Brueghel ne dit en effet jamais son dernier mot et ici encore, il vient nous surprendre et nous proposer de l'inattendu. Cette charmante petite danse de noces en tondo est en effet différente des autres (voir par exemple fig. 1) (1) à bien des égards. Tout d'abord par son format circulaire, que l'artiste a utilisé bien souvent mais pour d'autres sujets, comme ses illustrations de proverbes. Ensuite par sa composition, que le peintre a allégée et modifiée, découvrant davantage l'arrière-plan et jouant avec ses figures, proposant ainsi au spectateur une version renouvelée de l'un de ses thèmes favoris.
Sur une place arborée se déroulent les réjouissances d'une noce villageoise. Les couples dansent et chacun se divertit et boit à l'envi, tous s'amusent, dans l'ivresse et au rythme des cornemuses. Le cadrage moins resserré de notre tondo nous permet de distinguer à l'arrière-plan le village et ses habitants, ainsi que les coulisses du festin avec deux grandes marmites placées sur des feux.

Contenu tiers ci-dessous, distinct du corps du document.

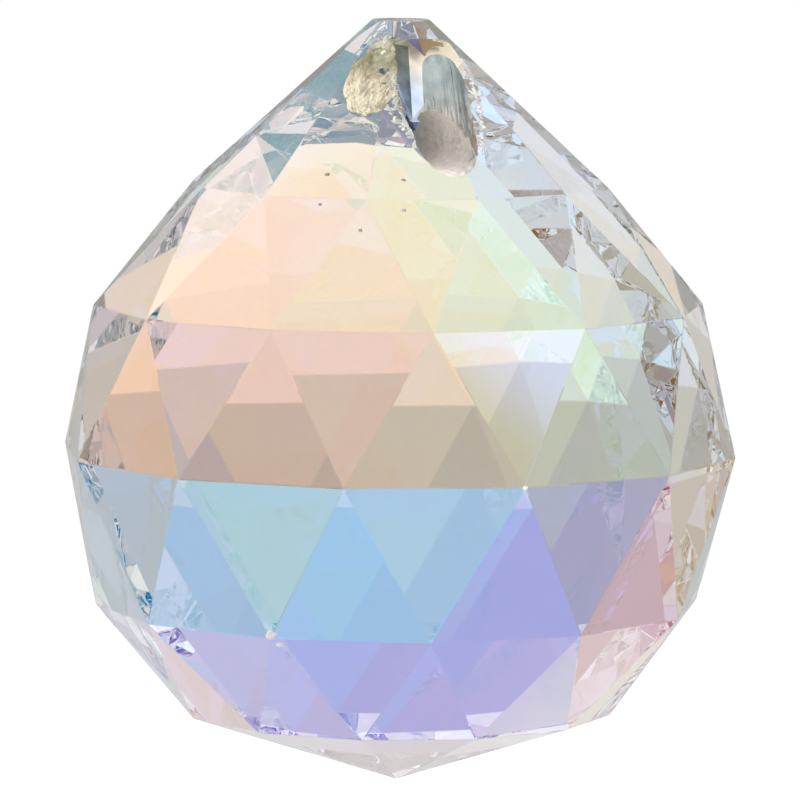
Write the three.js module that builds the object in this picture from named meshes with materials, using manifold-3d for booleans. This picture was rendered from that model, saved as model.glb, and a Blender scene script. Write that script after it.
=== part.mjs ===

La mariée, reconnaissable à sa longue robe sombre et à sa chevelure laissée visible et coiffée d'une couronne, a quitté la table du banquet qu'elle occupe habituellement et s'est rapprochée des danseurs, qu'elle n'a cependant pas encore rejoint comme dans la Danse de noces du musée de Detroit, parfois considérée comme la version originelle de Pieter Brueghel l'Ancien2. Les détails du petit chien que l'on imagine jappant devant les pieds des danseurs et de l'homme se soulageant contre le mur à droite ajoutent au charme rustique de la scène.
Notre panneau, daté de 1625, s'intègre dans un corpus de plus de trente versions signées et datées entre 1607 et 1626 par l'artiste et répertoriées tant par Georges Marlier que par Klaus Ertz3. Les deux plus anciennes, datées de 1607, sont actuellement conservées au musée royal des Beaux-Arts de Bruxelles et à la Walters Art Gallery de Baltimore. Il convient cependant de le rapprocher également d'une autre danse de noces breughélienne, cette fois-ci non plus en plein air mais dans une grange, dont de nombreuses versions de qualité variable sont répertoriées (fig. 2)4. Les trois couples dansants représentés au premier plan au centre et à gauche en sont en effet repris.
Avec ce petit tondo, Pieter Brueghel le Jeune propose au spectateur une vision renouvelée de ses représentations joyeuses et colorées des noces paysannes flamandes, mêlant des motifs de ses célèbres compositions de banquets et de danses, et nous offrant ce voyage dans le temps vers un heureux événement de la vie rurale et villageoise du début du XVIIe siècle.
1. Huile sur panneau, signé et daté 'BREVGHEL. 1624.', 37,50 x 52 cm. Vente anonyme ; Paris, Artcurial, 26 mars 2014, n° 106 (vendu 1,6M€).
2. Voir M. Snellink, 'Brueghel : The Complete Paintings, Drawings and Prints', Londres, 2007, n°151.
3. G. Marlier, 'op. cit.', 1969, p. 183-204 et K. Ertz, 'op. cit.', 2000, vol. 2, p. 722-736.
4. K. Ertz, 'op. cit.', 2000, vol. 2, p. 716-721: " Hochzeitstanz in der Scheune ". Nous reproduisons ici la version conservée à la National Gallery of Ireland de Dublin.